Het resultaat is dat je in nieuwsshow-achtige programma’s altijd dezelfde mensen ziet figureren. Ben je niet links, of heb je geen politiek correcte mening, dan kom je niet aan de bak. Ben je rechts dan doe je beter ook maar links, anders word je de volgende keer niet meer gevraagd. Mensen als Arnold Karskens hebben dit bij de NPO ook al mogen ervaren.
Hetzelfde geldt voor de politici-vriendjes van menig journalist. Jesse Klaver is intussen dankzij zijn linkse journalistenfans de favoriete mediagast. Maar hoe lang is het geleden dat Thierry Baudet bij de NPO mocht aanschuiven? Door die journalistieke inteelt heeft echt nieuws steeds minder vlees op het bod.
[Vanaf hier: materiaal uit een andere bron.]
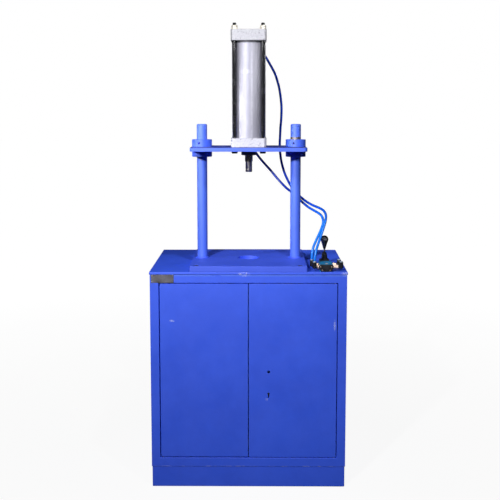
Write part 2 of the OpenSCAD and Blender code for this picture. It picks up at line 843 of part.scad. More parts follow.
// A groove for a ring seal, cut round a spigot of the bore's size
module seal_groove() {
    difference() {
        cylinder(d = bore_d + 1, h = cap_seal_w);
        translate([0, 0, -eps]) cylinder(d = bore_d - 2 * cap_seal_depth, h = cap_seal_w + 2 * eps);
    }
}

// The port, drilled from the back to the middle chamber
module port_drilling(z) {
    translate([0, 0, z]) along_y() cylinder(d = port_d, h = cap_w / 2 + eps);
}

// The cast cap at the head of the cylinder
module top_cap() {
    color([0.86, 0.87, 0.9]) translate([0, press_y, 0]) difference() {
        union() {
            translate([0, 0, barrel_top]) round_plate(cap_w, cap_w, top_cap_h, cap_corner_r);
            translate([0, 0, barrel_top - spigot_h]) cylinder(d = bore_d, h = spigot_h + eps);
        }
        translate([0, 0, barrel_top - spigot_h + (spigot_h - cap_seal_w) / 2]) seal_groove();
        translate([0, 0, barrel_top - spigot_h - eps])
            cylinder(d = chamber_d, h = upper_port_z + port_d / 2 - barrel_top + spigot_h);
        port_drilling(upper_port_z);
        for (x = [-1, 1], y = [-1, 1])
            translate([x * tie_rod_pitch / 2, y * tie_rod_pitch / 2, barrel_top - eps])
                cylinder(d = tie_rod_d + 0.5, h = top_cap_h + 2 * eps);
    }
}

// The cast cap at the rod end, with the boss that passes through the bridge plate
module bottom_cap() {
    color([0.86, 0.87, 0.9]) translate([0, press_y, 0]) difference() {
        union() {
            translate([0, 0, bridge_top]) round_plate(cap_w, cap_w, bottom_cap_h, cap_corner_r);
            translate([0, 0, boss_bottom]) cylinder(d = boss_d, h = bridge_top - boss_bottom + eps);
            translate([0, 0, barrel_bottom - eps]) cylinder(d = bore_d, h = spigot_h + eps);
        }
        translate([0, 0, barrel_bottom + (spigot_h - cap_seal_w) / 2]) seal_groove();
        translate([0, 0, lower_chamber_z])
            cylinder(d = chamber_d, h = barrel_bottom + spigot_h - lower_chamber_z + eps);
        translate([0, 0, boss_bottom + lip_h + rod_seal_h])
            cylinder(d = rod_d + 2 * bush_wall, h = bottom_cap_h + bridge_t + boss_drop);
        translate([0, 0, boss_bottom + lip_h])
            cylinder(d = rod_d + 2 * rod_seal_wall, h = rod_seal_h + eps);
        translate([0, 0, boss_bottom - eps])
            cylinder(d = rod_d + 2 * easy_gap, h = lip_h + 2 * eps);
        port_drilling(lower_port_z);
        for (x = [-1, 1], y = [-1, 1])
            translate([x * tie_rod_pitch / 2, y * tie_rod_pitch / 2, 0]) {
                translate([0, 0, barrel_bottom - tie_grip])
                    cylinder(d = tie_rod_d, h = tie_grip + eps);
                translate([0, 0, bridge_top - eps]) cylinder(d = mount_bolt_d, h = mount_grip);
            }
    }
}

module barrel() {
    color([0.75, 0.75, 0.8]) translate([0, press_y, barrel_bottom])
        ring(barrel_d, bore_d, barrel_l);
}

// Black rods that clamp the two caps to the barrel
module tie_rods() {
    length = tie_grip + barrel_l + top_cap_h + tie_nut_h + tie_end;
    chamfer = 1.5;
    color([0.1, 0.1, 0.11]) at_tie_rods() translate([0, 0, barrel_bottom - tie_grip]) {
        cylinder(d = tie_rod_d, h = length - chamfer);
        translate([0, 0, length - chamfer])
            cylinder(d1 = tie_rod_d, d2 = tie_rod_d - 2 * chamfer, h = chamfer);
    }
}

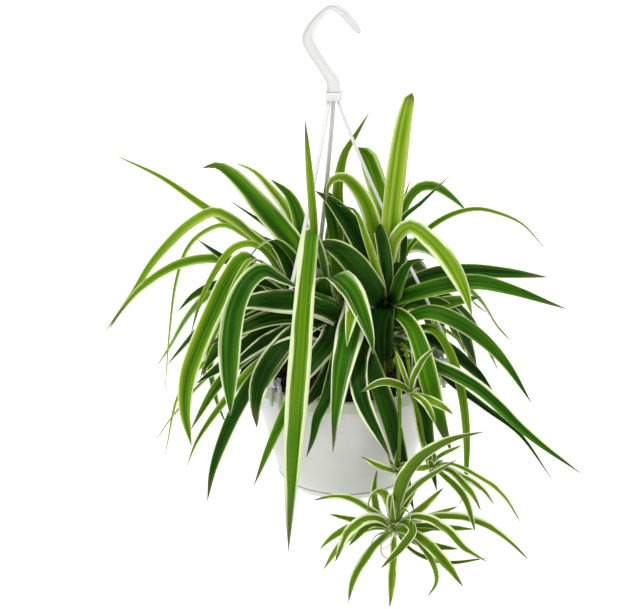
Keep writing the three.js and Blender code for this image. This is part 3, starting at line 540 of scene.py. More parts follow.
def soil_top(x, y):
    lumps = SOIL_LUMPS * (0.5 * math.sin(0.21 * x + 1) * math.cos(0.17 * y)
                          + 0.5 * math.sin(0.43 * x - 0.37 * y))
    crumbs = noise.fractal(Vector((x, y, 0)) * 0.16, 1.0, 2.0, 4)
    return -SOIL_DEPTH + 0.8 * lumps + SOIL_CRUMBS * crumbs


def make_soil():
    floor = -POT_HEIGHT + FLOOR_RISE + FLOOR_THICKNESS + GAP
    top_radius = wall_radius(-SOIL_DEPTH) - WALL - 2 * GAP
    rings = 56
    outline = [Vector((0, floor)), Vector((wall_radius(floor) - WALL - 2 * GAP - 2, floor))]
    outline += [Vector((top_radius * (1 - i / rings), -SOIL_DEPTH)) for i in range(rings + 1)]
    bm = bmesh.new()
    add_turned(bm, outline, steps=160)
    for vert in bm.verts:
        x, y, z = vert.co - RIM
        if z > floor + 5:
            edge = min(1, (top_radius - math.hypot(x, y)) / 3)
            vert.co.z = RIM.z - SOIL_DEPTH + edge * (soil_top(x, y) + SOIL_DEPTH)
    finish_piece("soil_body", bm, SOIL, ["soil"], closed=True)


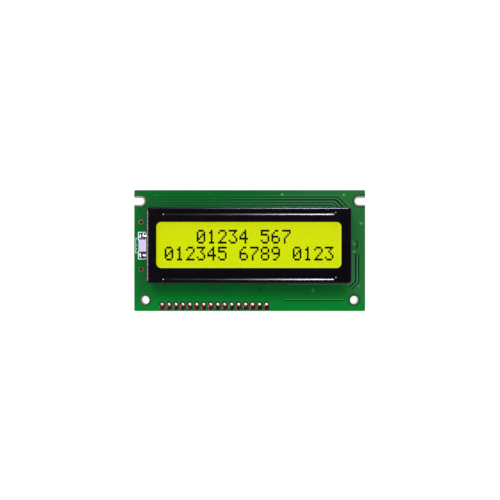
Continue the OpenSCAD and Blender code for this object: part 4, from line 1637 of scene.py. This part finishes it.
@dataclass
class Studio:
    """The floor, the lamps, the surroundings and the camera."""

    floor_size: float = 4000.0
    floor_seen: float = 0.88
    floor_mirrored: float = 0.36
    floor_gap: float = 0.02
    floor_tone: Rgb = (0.22, 0.22, 0.22)
    eye: tuple[float, float, float] = (6.7, -3.1, 193.8)
    focal: float = 37.6
    sensor: float = 36.0
    shift: Point = (-0.0362, 0.0182)
    sky_low: Rgb = (0.34, 0.34, 0.36)
    sky_high: Rgb = (0.08, 0.065, 0.12)
    sky_span: Point = (0.05, 0.85)
    dark_way: Point = (-0.8, 0.6)
    dark_span: Point = (0.2, -0.45)
    dark_share: float = 0.96
    fill: float = 1.0
    fill_tone: Rgb = (0.97, 0.98, 1.0)
    key: float = 0.95
    key_tilt: float = 35.0
    key_from: float = 108.0
    key_spread: float = 30.0
    key_target: Place = (0.0, 1.8, 8.0)
    card_away: float = 600.0
    card_tone: Rgb = (0.9, 0.88, 1.0)
    card_curve: float = 4.0
    card_fade: float = 0.93
    clip: Point = (0.01, 10.0)

    def floor(self) -> None:
        """Lays a pale floor that shows white, keeps the shadow and is clear from beneath."""
        half = self.floor_size / 2
        mesh = bpy.data.meshes.new("floor")
        bottom = CAD_BOX[0][2] - self.floor_gap * MM
        corners = [(x * half * MM, y * half * MM, bottom) for x, y in SQUARE]
        mesh.from_pydata(corners, [], [(0, 1, 2, 3)])
        made = linked("floor", mesh)
        material = bpy.data.materials.new("pale_floor")
        graph = emptied(material)
        matt = graph.node("ShaderNodeBsdfDiffuse", {"Color": self.floor_tone}).outputs[0]
        path = graph.node("ShaderNodeLightPath").outputs
        seen = graph.math("MAXIMUM", path["Is Camera Ray"], path["Is Transmission Ray"])
        mirrored = graph.math("MULTIPLY", path["Is Glossy Ray"], self.floor_mirrored)
        seen = graph.math("MAXIMUM", graph.math("MULTIPLY", seen, self.floor_seen), mirrored)
        white = graph.node("ShaderNodeEmission", {"Strength": seen}).outputs[0]
        both = graph.node("ShaderNodeAddShader", {0: matt, 1: white}).outputs[0]
        beneath = graph.node("ShaderNodeNewGeometry").outputs["Backfacing"]
        clear = graph.math("MAXIMUM", path["Is Diffuse Ray"], path["Is Shadow Ray"])
        clear = graph.math("MAXIMUM", beneath, clear)
        through = graph.node("ShaderNodeBsdfTransparent").outputs[0]
        both = graph.node("ShaderNodeMixShader", {0: clear, 1: both, 2: through}).outputs[0]
        graph.node("ShaderNodeOutputMaterial", {"Surface": both})
        mesh.materials.append(material)

    def sky(self) -> None:
        """Sets even light all round, white to the camera and darker overhead in reflections."""
        world = bpy.data.worlds.new("studio")
        bpy.context.scene.world = world
        graph = emptied(world)
        east, north, up = graph.axes(graph.node("ShaderNodeTexCoord").outputs["Generated"])
        ceiling = graph.blend(graph.between(up, *self.sky_span), self.sky_low, self.sky_high)
        northward = graph.math("MULTIPLY", north, self.dark_way[1])
        lit_side = graph.math("MULTIPLY_ADD", east, self.dark_way[0], northward)
        dark = graph.between(lit_side, *self.dark_span, 0.0, self.dark_share)
        ceiling = graph.blend(dark, ceiling, self.sky_high)
        path = graph.node("ShaderNodeLightPath").outputs
        glossy = graph.node("ShaderNodeBackground", {"Color": ceiling}).outputs[0]
        plain = {"Color": self.fill_tone, "Strength": self.fill}
        plain = graph.node("ShaderNodeBackground", plain).outputs[0]
        white = graph.node("ShaderNodeBackground", {"Color": (1.0, 1.0, 1.0)}).outputs[0]
        lit = graph.node("ShaderNodeMixShader", {0: path["Is Glossy Ray"], 1: plain, 2: glossy}).outputs[0]
        seen = graph.math("MAXIMUM", path["Is Camera Ray"], path["Is Transmission Ray"])
        full = graph.node("ShaderNodeMixShader", {0: seen, 1: lit, 2: white}).outputs[0]
        graph.node("ShaderNodeOutputWorld", {"Surface": full})

    def lamp(self) -> None:
        """Stands a soft key lamp that metal and enamel don't mirror."""
        sun = bpy.data.lights.new("key", "SUN")
        sun.energy = self.key
        sun.angle = math.radians(self.key_spread)
        made = linked("key", sun)
        offset = towards(self.key_tilt, self.key_from)
        made.location = (Vector(self.key_target) + offset * self.card_away) * MM
        made.rotation_euler = (-offset).to_track_quat("-Z", "Y").to_euler()
        made.visible_glossy = False

    def card(self, card: Card) -> None:
        """Stands one card that draws bright lines on the bezel's beads and folds.

        Args:
            card: Its place, size and brightness.
        """
        away = towards(card.tilt, card.turn)
        round_ = math.radians(card.turn)
        side = Vector((math.sin(round_), -math.cos(round_), 0.0))
        rise = side.cross(away).normalized() * -1
        centre = away * self.card_away + side * card.middle
        corners = [centre + side * (x * card.width / 2) + rise * (y * card.height / 2) for x, y in SQUARE]
        mesh = bpy.data.meshes.new(card.name)
        mesh.from_pydata([corner * MM for corner in corners], [], [(0, 1, 2, 3)])
        made = linked(card.name, mesh)
        material = bpy.data.materials.new(card.name)
        graph = emptied(material)
        inputs = {0: graph.object_place(), 1: tuple(side)}
        along = graph.node("ShaderNodeVectorMath", inputs, operation="DOT_PRODUCT").outputs["Value"]
        start = (centre.dot(side) - card.width / 2) * MM
        share = graph.between(along, start, start + card.width * MM)
        curve = graph.math("POWER", share, self.card_curve)
        curve = graph.math("MULTIPLY", curve, graph.between(share, 1.0, self.card_fade))
        weak, strong = card.strengths
        inputs = {"Color": self.card_tone, "Strength": graph.math("MULTIPLY_ADD", curve, strong - weak, weak)}
        glow = graph.node("ShaderNodeEmission", inputs).outputs[0]
        graph.node("ShaderNodeOutputMaterial", {"Surface": glow})
        mesh.materials.append(material)
        made.visible_camera = made.visible_diffuse = made.visible_transmission = made.visible_shadow = False

    def camera(self) -> None:
        """Stands the camera, which looks straight down."""
        lens = bpy.data.cameras.new("camera")
        lens.lens, lens.sensor_width = self.focal, self.sensor
        lens.shift_x, lens.shift_y = self.shift
        lens.clip_start, lens.clip_end = self.clip
        made = linked("camera", lens)
        made.location = Vector(self.eye) * MM
        bpy.context.scene.camera = made

    def build(self) -> None:
        """Sets up the whole studio."""
        bpy.context.scene.view_settings.view_transform = "Standard"
        self.floor()
        self.sky()
        self.lamp()
        for card in CARDS:
            self.card(card)
        self.camera()


def main() -> None:
    """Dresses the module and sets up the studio."""
    logging.basicConfig(level=logging.INFO, format="%(name)s: %(message)s")
    wardrobe = Wardrobe()
    wardrobe.dress_nodes()
    liner, scatterer = Liner(), Scatterer()
    BoardDress(wardrobe, liner, scatterer).build()
    BacklightDress(wardrobe, scatterer).build()
    DisplayDress(wardrobe, scatterer).build()
    RearDress(wardrobe, liner, scatterer).build()
    Studio().build()
    bpy.context.view_layer.update()


if __name__ == "__main__":
    main()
Dat ons-kent-ons-sfeertje is niet alleen bij de audiovisuele media zichtbaar. Ook de (kwaliteits)kranten bezondigen zich eraan. Zo was ik een tijdje terug hogelijk verbaasd toen ik een omvangrijke politiek correcte voorpublicatie las van een nieuw werkje van Tom Lanoye in de NRC. Er was geen enkele aanleiding toe, behalve dan om Lanoyes business te promoten. Zou hem dat ook gelukt zijn als hij niet tot het old boys network van NRC’s-hoofdredacteur Peter Vandermeersch had behoord? Ik vermoed van niet. Dat zoiets ten koste gaat van de kwaliteit van de berichtgeving hoeft denk ik geen verdere uitleg.
Zeker in de politieke verslaggeving is dat ons-kent-ons-sfeertje soms erg klef. Zelfs politiek-journalisten die al jaren met pensioen zijn, zoals Ferry Mingelen en Wouke van Scherrenburg worden regelmatig afgestoft om bij hun voormalige collega-vriendjes aan te schuiven en hun visie te geven. En dit is echt geen liefdewerk oudpapier, zoals we weten sinds Hero Brinkman Peter R. de Vries ontmaskerde als betaalde tafelgast bij Pauw. Eigenlijk de wereld op zijn kop om betaald te krijgen terwijl je op de nationale tv voor je eigen winkel reclame mag maken. Zeker als je beseft dat bedrijven die geen journalistenvriendjes hebben bij Harry Mens juist heel veel geld moet betalen als ze in zijn programma Business Class willen aanschuiven…
Journalisten die te lang op dezelfde plek zitten, weten al te goed hoeveel macht ze hebben en hoe ze die moeten (mis)bruiken. Ze schrijven bijvoorbeeld een boek over hun ervaringen als correspondent in Timboektoe of in het Belgische Kuttehove en ze zorgen er voor dat ze ’s-avonds bij Jinek of Pauw zitten. De volgende dag zijn ze te gast in allerlei radio-shows en de rest van de week berichten de kranten erover. Zo werkt dat spel en zo spelen ze elkaar voortdurend de bal toe.
Daarom mijn pleidooi voor meer roulatie op redacties. Het wordt naar mijn overtuiging hoog tijd dat redacties van krant, radio en tv er een gewoonte van gaan maken om iedere vier jaar de journalisten op hun redacties te laten rouleren. Het zal niet alleen hun horizon verbreden, het zal misschien ook extra verdieping geven aan de media waarvoor ze werken. En door die bredere kijk zal misschien ook het aantal linkse en rechtse journalisten wat meer met elkaar in balans zijn.